DABstep, introduced earlier this year, is one of the best benchmarks we’ve seen for measuring how well agentic AI can reason over complex, messy, heterogeneous data. It mirrors the real enterprise work we do at Sphinx: cross-referencing inconsistent sources, executing multi-step workflows with nontrivial dependencies, and delivering answers in a range of formats. We’re grateful to Adyen and Hugging Face for helping build the academic foundations that underpin our research and, ultimately, the product we deliver to users.
Unfortunately, as of this Monday, we learned of a leakage issue that exposed DABstep test-set answers. This undermines the benchmark’s reliability for comparative evaluation across agents. We plan to preserve our results up to the point of the leak and will continue leveraging DABStep internally for ongoing validation and testing.
Sphinx’s Performance as of the DABstep Leak
We released Sphinx version 0.8 a short while before the test set was exposed — Sphinx achieved accuracy over 61%, up around 20% since our first release. This beats out Google, OpenAI and Anthropic-based agents. There were several innovations that gave us this boost:
- Improvements to EDA: Sphinx is more able to explore the tree of options on how to solve a data science problem. This includes backtracking/failing-fast when something doesn’t work, exploring multiple paths, and flagging inconsistent or messy parts of the data that may pose a problem later in the analysis. We’ve exposed our best-in-class EDA tooling as plan mode in Sphinx’s UI, so you can leverage the agent to collaboratively develop a robust plan to solve your data science tasks.

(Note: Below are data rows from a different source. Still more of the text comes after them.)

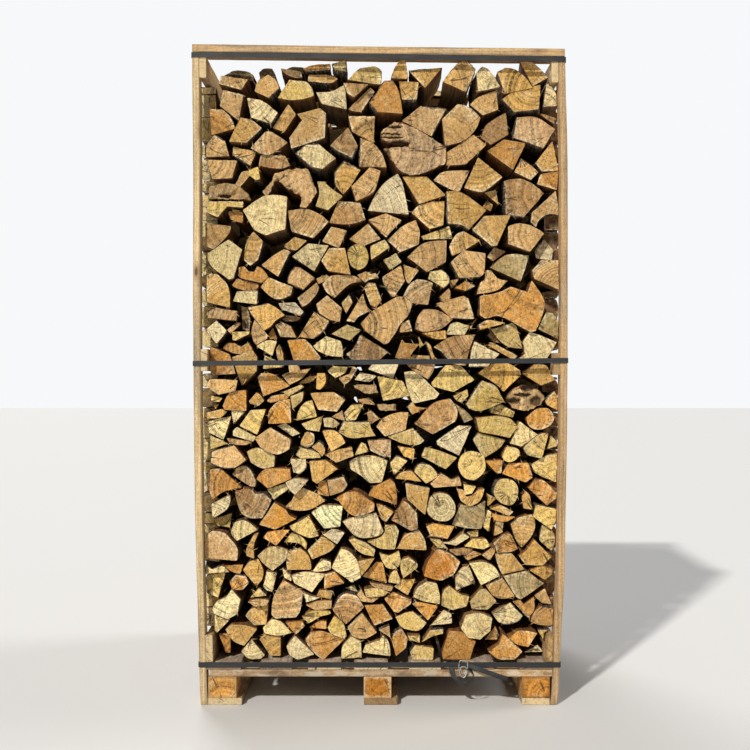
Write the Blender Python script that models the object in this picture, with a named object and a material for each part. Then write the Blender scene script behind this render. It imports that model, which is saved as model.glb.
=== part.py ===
"""A tall pallet crate full of split firewood, in metres, +Z up, front towards -Y.

A pallet carries two open side frames, each of two posts and three rails. Boards lie across the posts' tops
and three straps run round the whole crate. The logs lie front to back in three rows, one behind the other.
"""
import math
import random

import bmesh
import bpy
from mathutils import Vector
from mathutils.geometry import delaunay_2d_cdt, intersect_point_line

for old in list(bpy.data.objects):
    bpy.data.objects.remove(old, do_unlink=True)

# Driving dimensions.
HEIGHT = 2.100
DEPTH = 1.000
BOARD = 0.022
GAP = 0.0003
POST_DEPTH = 0.050
TOP_BOARD = 0.024
TOP_BOARD_DEPTH = 0.088
TOP_BOARD_DROP = 0.015
SKID_HEIGHT = 0.022
BLOCK_HEIGHT = 0.068
BLOCK_DEPTH = 0.115
CROSS_BOARD_DEPTH = 0.100
STRAP_WIDTH = 0.016
STRAP_THICKNESS = 0.0010
STRAP_CORNER = 0.004
LOG_END_SETBACK = 0.020
LOG_LENGTH = 0.315
ROW_GAP = 0.006
CORE_SETBACK = 0.085
# Set-backs of the log ends, in metres: (least, most, likeliest), the deep ones and those with their own node
LOG_SETBACKS = (0.000, 0.034, 0.010)
DEEP_SETBACKS = (0.036, 0.055)
OWN_NODE_SETBACKS = (0.000, 0.012)
SETBACK_STEP = 0.000002
# The back row's relief: the least doubled area of a log that stands out there, and the gaps' depth
BACK_RELIEF_AREA = 0.0160
BACK_CORE_SETBACK = 0.045

FRONT = -DEPTH / 2
BACK = DEPTH / 2

# Where the posts' outer faces stand at each height: they lean out under the load. (height, left x, right x)
POST_OUTER_FACES = (
    (0.000, -0.5687, 0.5623),
    (0.050, -0.5719, 0.5685),
    (0.220, -0.5775, 0.5755),
    (0.422, -0.5832, 0.5870),
    (0.626, -0.5877, 0.5909),
    (0.829, -0.5909, 0.5941),
    (1.287, -0.5941, 0.5970),
    (1.744, -0.5941, 0.5960),
    (2.080, -0.5973, 0.5877),
)

# Side rails: (name, bottom, height, drop of the right one below the left one)
RAILS = (
    ("bottom", 0.1353, 0.0870, 0.000),
    ("middle", 1.0610, 0.0700, 0.012),
    ("top", 1.9930, 0.0680, 0.015),
)

# The pallet's pieces, as (left x, right x)
SKIDS = (("left", -0.5460, -0.4390), ("middle", -0.0518, 0.0560), ("right", 0.4512, 0.5397))
BLOCK_COLUMNS = (("left", -0.5460, -0.4560), ("middle", -0.0518, 0.0366), ("right", 0.4512, 0.5397))
CROSS_BOARD_SPAN = (-0.5417, 0.5474)
DECK_BOARDS = (
    (-0.5512, -0.4416), (-0.3812, -0.2796), (-0.2287, -0.1239), (-0.0826, 0.0254),
    (0.0921, 0.1938), (0.2637, 0.3622), (0.4416, 0.5484),
)

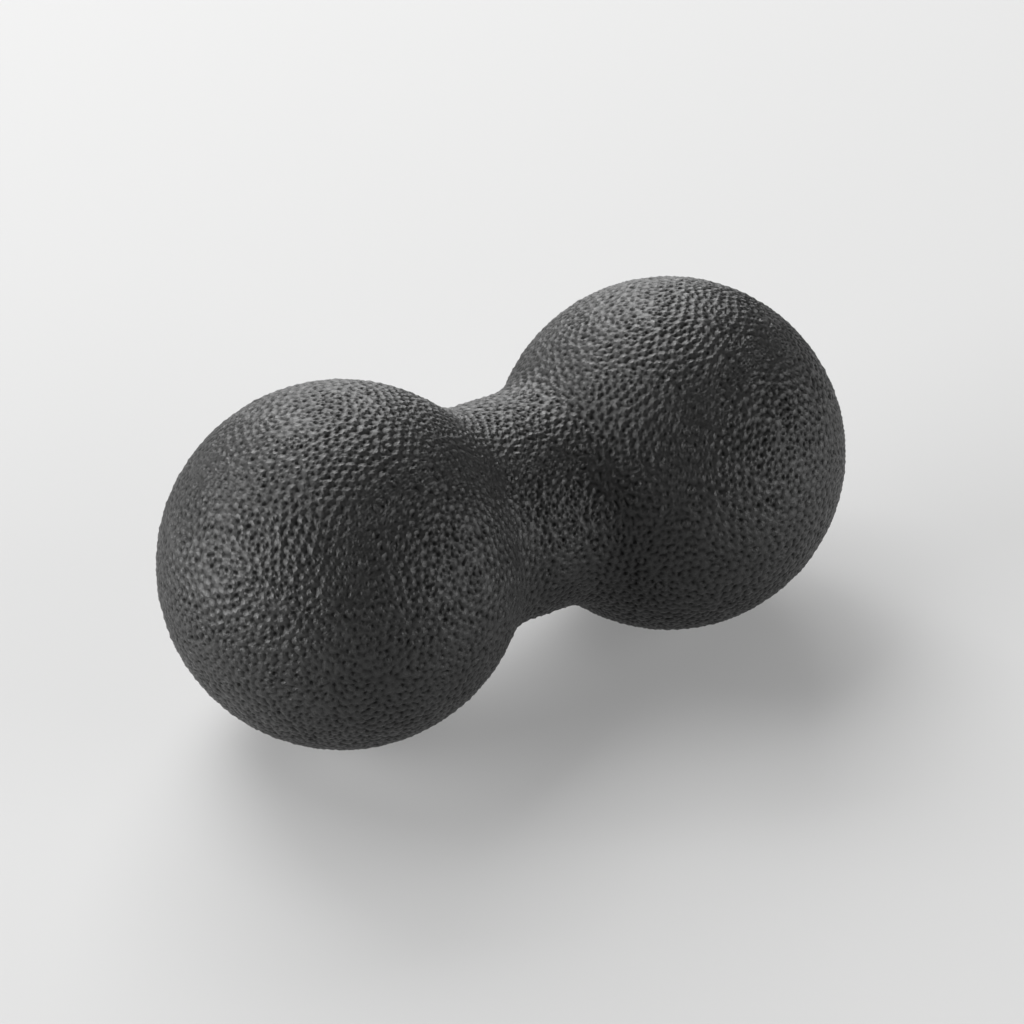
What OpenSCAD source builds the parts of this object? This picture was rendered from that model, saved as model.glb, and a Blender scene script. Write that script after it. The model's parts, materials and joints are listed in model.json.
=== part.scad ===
// Peanut massage ball: two foam balls joined by a short round neck, as one moulding.
// It lies on its side. +X runs along the long axis, +Z is up, and the origin is on
// the surface it lies on, under the middle of the neck.

/* [Balls] */
// Diameter of each ball
ball_d = 80; // [66:1:120]

/* [Neck] */
// Diameter of the straight middle of the neck
neck_d = 50; // [30:1:60]
// Length of the straight middle of the neck
neck_length = 9.7; // [4:0.1:40]
// Radius of the hollow that blends the neck into each ball
neck_blend_r = 14; // [8:0.5:20]

/* [Foam] */
// Thickness of the dense moulded skin over the foam
skin_t = 1.2; // [0.8:0.1:3]

/* [Hidden] */

$fn = 144;
ball_r = ball_d / 2;
neck_r = neck_d / 2;
skin_color = [0.10, 0.10, 0.10];
core_color = [0.17, 0.17, 0.17];

// Centre of each blend's arc, which touches the ball and the neck
blend_from_axis = neck_r + neck_blend_r;
blend_reach = sqrt(pow(ball_r + neck_blend_r, 2) - pow(blend_from_axis, 2));
blend_along = neck_length / 2;
half_spacing = blend_along + blend_reach;
half_length = half_spacing + ball_r;
// How far the blend's arc cuts into the ball's, so that the two cross at a clean line
bite = 0.001;

// Half of the outline, on one side of the long axis, moved in by inset.
// x is the distance from the axis and y runs along it. The square keeps that side.
module half_outline(inset) {
    intersection() {
        translate([0, -2 * half_length]) square([ball_d, 4 * half_length]);
        union() {
            for (side = [-1, 1])
                translate([0, side * half_spacing]) circle(r = ball_r - inset);
            neck_outline(inset);
        }
    }
}

// The neck and its two hollow blends, as far as the centres of the balls.
module neck_outline(inset) {
    difference() {
        polygon([
            [0, -half_spacing],
            [blend_from_axis, -blend_along],
            [blend_from_axis, blend_along],
            [0, half_spacing]
        ]);
        for (side = [-1, 1])
            translate([blend_from_axis, side * blend_along])
                circle(r = neck_blend_r + inset + bite);
        translate([neck_r - inset, -blend_along])
            square([blend_from_axis, 2 * blend_along]);
    }
}

// The whole moulding, moved in by inset. It lies on z = 0 when inset is 0.
module moulding(inset) {
    translate([0, 0, ball_r])
        rotate([0, 90, 0])
            rotate_extrude() half_outline(inset);
}

// The dense grained skin.
module outer_skin() {
    color(skin_color)
        difference() {
            moulding(0);
            moulding(skin_t);
        }
}

// The bead foam that fills the skin.
module foam_core() {
    color(core_color) moulding(skin_t);
}

outer_skin();
foam_core();
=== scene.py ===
"""A peanut massage ball: two foam balls on a short round neck, under one pebbled black skin.

The skin's grain is real geometry. Pebbles are seeded evenly over the outline of the CAD model,
joined by a Delaunay net, and each is built from a crown, a shoulder, and the saddles and pits
that it shares with its neighbours.
"""
import json
import math

import bpy
import numpy as np
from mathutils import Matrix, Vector, noise
from mathutils.geometry import delaunay_2d_cdt


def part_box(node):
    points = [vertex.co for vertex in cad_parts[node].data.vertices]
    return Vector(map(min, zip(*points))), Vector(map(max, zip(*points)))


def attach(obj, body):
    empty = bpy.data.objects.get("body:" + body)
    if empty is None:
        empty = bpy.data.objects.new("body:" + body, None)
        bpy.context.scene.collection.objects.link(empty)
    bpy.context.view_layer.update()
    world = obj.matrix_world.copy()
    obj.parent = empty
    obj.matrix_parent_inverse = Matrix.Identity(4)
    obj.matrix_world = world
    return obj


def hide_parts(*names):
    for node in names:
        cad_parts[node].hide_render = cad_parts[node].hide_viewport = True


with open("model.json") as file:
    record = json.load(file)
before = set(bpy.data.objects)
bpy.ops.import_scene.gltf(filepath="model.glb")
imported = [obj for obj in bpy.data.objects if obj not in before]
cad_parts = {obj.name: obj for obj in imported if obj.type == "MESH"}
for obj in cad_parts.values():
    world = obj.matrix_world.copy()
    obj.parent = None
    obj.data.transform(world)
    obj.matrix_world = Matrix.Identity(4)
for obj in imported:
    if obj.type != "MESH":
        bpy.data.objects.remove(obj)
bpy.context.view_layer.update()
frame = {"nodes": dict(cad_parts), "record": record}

MM = 0.001

# ---------------------------------------------------------------------------
# Sizes of the ball, all from the frame
# ---------------------------------------------------------------------------
LOW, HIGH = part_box("outer_skin")
CORE_LOW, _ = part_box("foam_core")
MOUNTS = {m["name"]: m for m in frame["record"]["mounts"]}
NECK = MOUNTS["neck_groove"]["dims"]

BALL_R = (HIGH[2] - LOW[2]) / 2
HALF_LENGTH = (HIGH[0] - LOW[0]) / 2
HALF_SPACING = HALF_LENGTH - BALL_R
AXIS_Z = (HIGH[2] + LOW[2]) / 2
SKIN_T = CORE_LOW[2] - LOW[2]
NECK_R = NECK["r_mm"] * MM
NECK_HALF = NECK["length_mm"] * MM / 2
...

- Better Data Representation: We’ve improved how Sphinx internally understands data types, allowing us to more accurately understand anomalies and unusual patterns that need to be accounted for — for example, dealing with mixed-type columns with values like
10, 10.31, "<10"and "between 10 and 14".
- Understanding External Context: Sphinx is more responsive and thoughtful when accounting for domain knowledge provided by the user (in the case of DABstep, a sheet of definitions and clarifications provided with the benchmark). In addition to improving benchmark performance, this change means that Sphinx can better account for your business context and logic when working alongside you.

What’s Next after DABstep
We’ll continue using DABStep as one of several internal benchmarks, and we’re actively evaluating emerging academic benchmarks as potential substitutes. Our evaluations need to reflect the realities of enterprise data: large-scale, untidy, and highly heterogeneous across data types. The tasks also need to be genuinely hard: spanning multiple sources, requiring business-logic understanding, and demanding a high bar for precision. Without that, “benchmark optimization” won’t translate into a better product experience for our users.
As we continue to explore public benchmarks, Sphinx is also building an internal evaluation suite grounded in the hardest problems we’ve encountered so far. This suite serves as our gold standard, ensuring our agent keeps making meaningful progress towards becoming the best-in-class data scientist. We’ll be sharing more about this benchmark in the coming weeks!